Palestinian accession to the Rome Statute has made an extremely complex situation even more complex. It could make the situation even more volatile and unpredictable, or it could bring key parties back to the negotiating table and revive what has long been a moribund and unproductive peace process. For the latter to happen, the Israelis would need to come to a rather fundamental re-evaluation of their interests, which seems unlikely given the recent election. Prime Minsiter Netanyahu and others would also need to think that the ICC posed a real threat to them, which, again, is open to serious question. Israeli leaders have already been able to avoid prosecution under the principle of universal jurisdiction, so may think that the ICC poses little new risk.

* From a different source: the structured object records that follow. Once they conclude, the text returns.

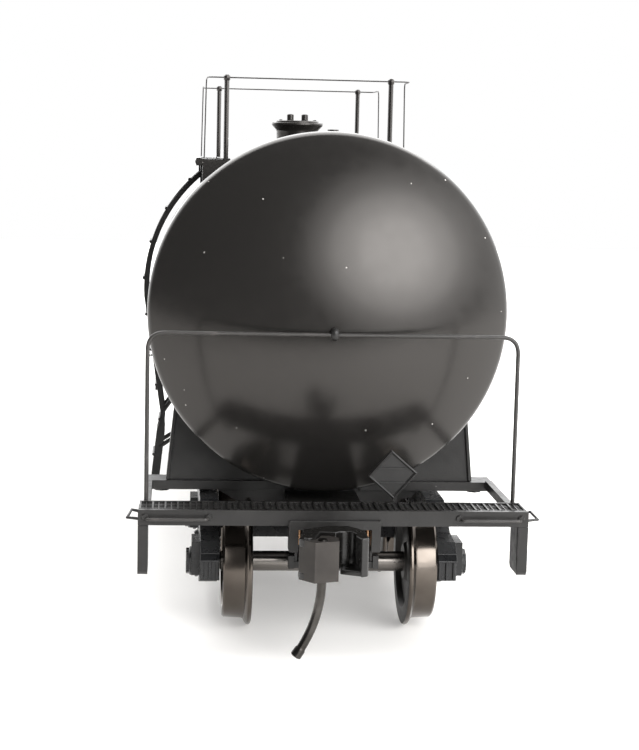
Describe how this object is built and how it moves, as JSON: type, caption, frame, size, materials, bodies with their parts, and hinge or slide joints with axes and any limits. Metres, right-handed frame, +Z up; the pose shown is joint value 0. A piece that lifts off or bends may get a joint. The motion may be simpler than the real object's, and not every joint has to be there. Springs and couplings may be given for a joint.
{
  "type": "model tank wagon",
  "caption": "HO scale model of a funnel-flow tank wagon with end handrails, top platforms, side ladders, swivelling trucks and knuckle couplers that swing and open.",
  "frame": {"origin": "middle of the wagon on the level of the wheel flanges' lowest points", "axes": "+Y along the wagon (the end with the -Y coupler is the one called near), +X across it to the right seen from the near end, +Z up"},
  "size_m": [0.0376, 0.1428, 0.0529],
  "materials": {
    "tank_plastic": "satin black",
    "frame_plastic": "satin black",
    "truck_plastic": "dull black",
    "blackened_wire": "satin black",
    "wheel_metal": "blackened nickel with bright treads",
    "axle_steel": "turned steel",
    "coupler_metal": "warm dark grey cast metal",
    "pin_steel": "glossy blackened steel",
    "bronze_strip": "phosphor bronze",
    "weight_steel": "mill"
  },
  "bodies": {
    "wagon_body": {"tank_barrel": "tank_plastic", "tank_head_near": "tank_plastic", "tank_head_far": "tank_plastic", "ballast_weight": "weight_steel", "manway_neck": "tank_plastic", "manway_cover": "tank_plastic", "relief_valve": "tank_plastic", "bottom_outlet": "frame_plastic", "top_platform_right": "tank_plastic", "top_platform_left": "tank_plastic", "platform_handrail_near": "blackened_wire", "platform_handrail_far": "blackened_wire", "ladder_right": "frame_plastic", "ladder_left": "frame_plastic", "body_bolster_near": "frame_plastic", "draft_sill_near": "frame_plastic", "coupler_lid_near": "frame_plastic", "centring_spring_near": "bronze_strip", "end_sill_near": "frame_plastic", "end_walkway_near": "frame_plastic", "end_handrail_near": "blackened_wire", "placard_holder_near": "frame_plastic", "corner_step_left_near": "frame_plastic", "corner_step_right_near": "frame_plastic", "sill_grab_iron_left_near": "blackened_wire", "sill_grab_iron_right_near": "blackened_wire", "kingpin_screw_near": "axle_steel", "body_bolster_far": "frame_plastic", "draft_sill_far": "frame_plastic", "coupler_lid_far": "frame_plastic", "centring_spring_far": "bronze_strip", "end_sill_far": "frame_plastic", "end_walkway_far": "frame_plastic", "end_handrail_far": "blackened_wire", "placard_holder_far": "frame_plastic", "corner_step_left_far": "frame_plastic", "corner_step_right_far": "frame_plastic", "sill_grab_iron_left_far": "blackened_wire", "sill_grab_iron_right_far": "blackened_wire", "kingpin_screw_far": "axle_steel"},
    "truck_near": {"truck_frame_near": "truck_plastic"},
    "coupler_near": {"coupler_body_near": "coupler_metal"},
    "knuckle_near": {"coupler_knuckle_near": "coupler_metal", "trip_pin_near": "pin_steel"},
    "wheelset_near_outer": {"axle_near_outer": "axle_steel", "wheel_near_outer_left": "wheel_metal", "wheel_near_outer_right": "wheel_metal"},
    "wheelset_near_inner": {"axle_near_inner": "axle_steel", "wheel_near_inner_left": "wheel_metal", "wheel_near_inner_right": "wheel_metal"},
    "truck_far": {"truck_frame_far": "truck_plastic"},
    "coupler_far": {"coupler_body_far": "coupler_metal"},
    "knuckle_far": {"coupler_knuckle_far": "coupler_metal", "trip_pin_far": "pin_steel"},
    "wheelset_far_outer": {"axle_far_outer": "axle_steel", "wheel_far_outer_left": "wheel_metal", "wheel_far_outer_right": "wheel_metal"},
    "wheelset_far_inner": {"axle_far_inner": "axle_steel", "wheel_far_inner_left": "wheel_metal", "wheel_far_inner_right": "wheel_metal"}
  },
  "joints": [
    {"name": "truck_near_swivel", "type": "hinge", "parent": "wagon_body", "child": "truck_near", "pos_m": [0, -0.0428, 0.006], "axis": [0, 0, 1], "range_deg": [-10, 10]},
    {"name": "wheelset_near_outer_spin", "type": "hinge", "parent": "truck_near", "child": "wheelset_near_outer", "pos_m": [0, -0.053, 0.006], "axis": [1, 0, 0], "continuous": true},
    {"name": "wheelset_near_inner_spin", "type": "hinge", "parent": "truck_near", "child": "wheelset_near_inner", "pos_m": [0, -0.0326, 0.006], "axis": [1, 0, 0], "continuous": true},
    {"name": "coupler_near_swing", "type": "hinge", "parent": "wagon_body", "child": "coupler_near", "pos_m": [0, -0.0545, 0.01025], "axis": [0, 0, 1], "range_deg": [-12, 12], "stiffness_Nm_per_rad": 0.002},
    {"name": "knuckle_near_open", "type": "hinge", "parent": "coupler_near", "child": "knuckle_near", "pos_m": [-0.0031, -0.0694, 0.01025], "axis": [0, 0, -1], "range_deg": [0, 30], "stiffness_Nm_per_rad": 0.0005},
    {"name": "truck_far_swivel", "type": "hinge", "parent": "wagon_body", "child": "truck_far", "pos_m": [0, 0.0428, 0.006], "axis": [0, 0, 1], "range_deg": [-10, 10]},
    {"name": "wheelset_far_outer_spin", "type": "hinge", "parent": "truck_far", "child": "wheelset_far_outer", "pos_m": [0, 0.053, 0.006], "axis": [1, 0, 0], "continuous": true},
    {"name": "wheelset_far_inner_spin", "type": "hinge", "parent": "truck_far", "child": "wheelset_far_inner", "pos_m": [0, 0.0326, 0.006], "axis": [1, 0, 0], "continuous": true},
    {"name": "coupler_far_swing", "type": "hinge", "parent": "wagon_body", "child": "coupler_far", "pos_m": [0, 0.0545, 0.01025], "axis": [0, 0, 1], "range_deg": [-12, 12], "stiffness_Nm_per_rad": 0.002},
    {"name": "knuckle_far_open", "type": "hinge", "parent": "coupler_far", "child": "knuckle_far", "pos_m": [0.0031, 0.0694, 0.01025], "axis": [0, 0, -1], "range_deg": [0, 30], "stiffness_Nm_per_rad": 0.0005}
  ]
}
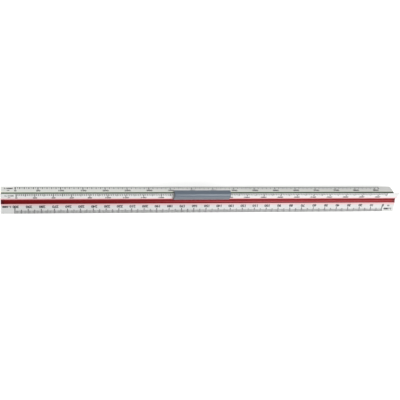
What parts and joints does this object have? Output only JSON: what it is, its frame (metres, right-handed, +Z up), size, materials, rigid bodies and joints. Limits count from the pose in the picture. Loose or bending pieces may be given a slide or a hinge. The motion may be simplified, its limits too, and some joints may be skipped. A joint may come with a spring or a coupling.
{
  "type": "triangular scale ruler",
  "caption": "Three-edged reduction scale ruler with coloured finger channels and a grip clip that slides along its upper arm.",
  "frame": {"origin": "under the middle of the ruler, in the plane its two lower edges rest on", "axes": "+X along the ruler, towards the end where the front 1:1000 scale starts; +Y towards the green channel's side, -Y towards the red channel's side; +Z up, through the arm that carries the clip"},
  "size_m": [0.3212, 0.0216, 0.0204],
  "materials": {
    "white_plastic": "satin moulded, printed graduations",
    "red_plastic": "satin",
    "green_plastic": "satin",
    "blue_plastic": "satin",
    "clip_plastic": "satin blue-grey",
    "black_ink": "printed ink"
  },
  "bodies": {
    "root": {"ruler_body": "white_plastic", "red_channel_strip": "red_plastic", "green_channel_strip": "green_plastic", "blue_channel_strip": "blue_plastic"},
    "clip": {"grip_clip": "clip_plastic"}
  },
  "joints": [
    {"name": "clip_slide", "type": "slide", "parent": "root", "child": "clip", "axis": [1, 0, 0], "range_m": [-0.1326, 0.1435]}
  ]
}
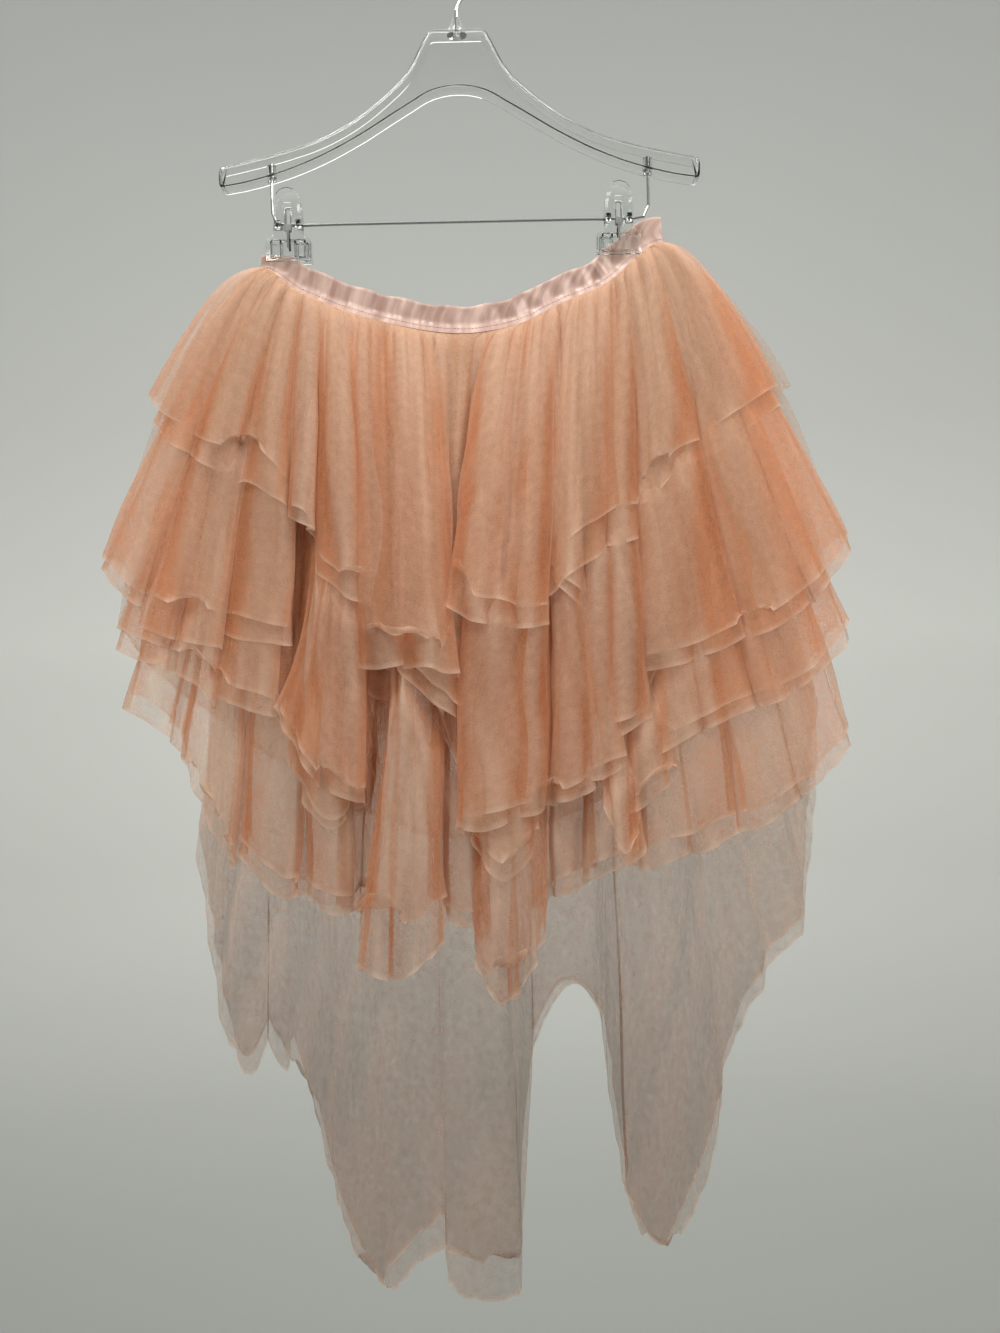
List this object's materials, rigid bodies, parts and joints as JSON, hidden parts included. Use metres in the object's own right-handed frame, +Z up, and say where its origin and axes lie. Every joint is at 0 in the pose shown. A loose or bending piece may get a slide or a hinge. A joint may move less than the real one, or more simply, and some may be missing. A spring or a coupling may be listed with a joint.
{
  "type": "tiered tulle skirt on a clip hanger",
  "caption": "Tiered tulle skirt with a high-low hem and a satin elastic waistband, held flat by the clips of a clear plastic hanger with a steel hook.",
  "frame": {"origin": "on the inside of the hook at the top of its crown, where it bears on a rail", "axes": "+Z up, +X to the right as the front is seen, +Y to the back, so the skirt hangs flat in the X-Z plane"},
  "size_m": [0.665, 0.1636, 1.2268],
  "materials": {
    "band_satin": "pale pink satin elastic with a soft shine",
    "tulle": "sheer matte peach tulle",
    "clear_plastic": "clear moulded plastic, glossy",
    "bright_steel": "bright drawn steel wire and strip"
  },
  "bodies": {
    "root": {"waistband": "band_satin", "tier_1_front": "tulle", "tier_1_back": "tulle", "tier_2_front": "tulle", "tier_2_back": "tulle", "tier_3_front": "tulle", "tier_3_back": "tulle", "tier_4_front": "tulle", "train_back": "tulle", "hanger_body": "clear_plastic", "hook": "bright_steel", "clip_rod": "bright_steel", "clip_left_front": "clear_plastic", "clip_left_back": "clear_plastic", "clip_right_front": "clear_plastic", "clip_right_back": "clear_plastic", "spring_left": "bright_steel", "spring_right": "bright_steel"}
  },
  "joints": []
}
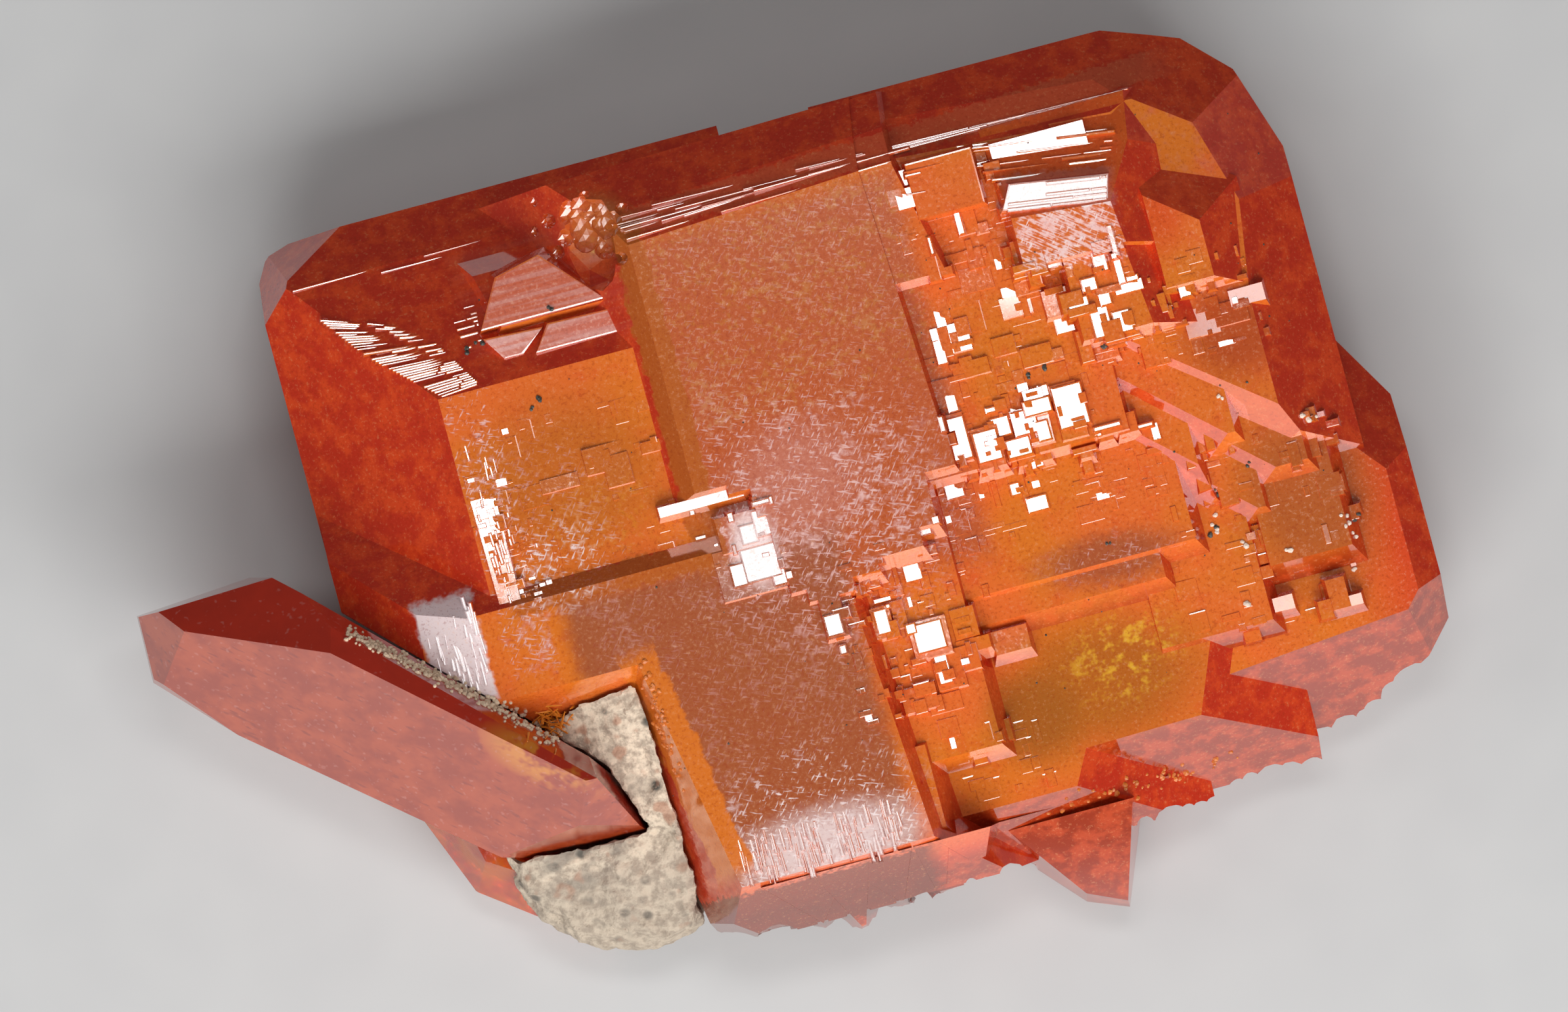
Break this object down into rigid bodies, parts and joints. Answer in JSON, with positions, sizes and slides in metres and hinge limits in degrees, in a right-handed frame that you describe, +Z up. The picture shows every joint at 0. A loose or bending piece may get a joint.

But even if such calculations were accepted, and ICC prosecution was avoided in the pursuit of a permanent peace settlement, this could have three negative consequences. First, it would undermine the ICC as an institution. If the ICC is perceived as nothing more than a tool to make warring parties come to a peace agreement, it will swiftly lose any legitimacy as an impartial judicial body which help to deliver justice to victims of atrocities around the world, however imperfect that justice may be. Second, those who committed atrocities in Palestine and Israel would stay in power, thus raising the possibility that they could be spoilers as the peace is implemented. Third, those most affected by the conflict would likely be left feeling that they had received no justice. For some Palestinians, finally having their own state might feel like justice, but for others, both Palestinian and Israeli, a lack of retributive justice would inhibit true reconcilliation. One might ask whether this is the best decades of development of human rights norms and mechanisms can deliver.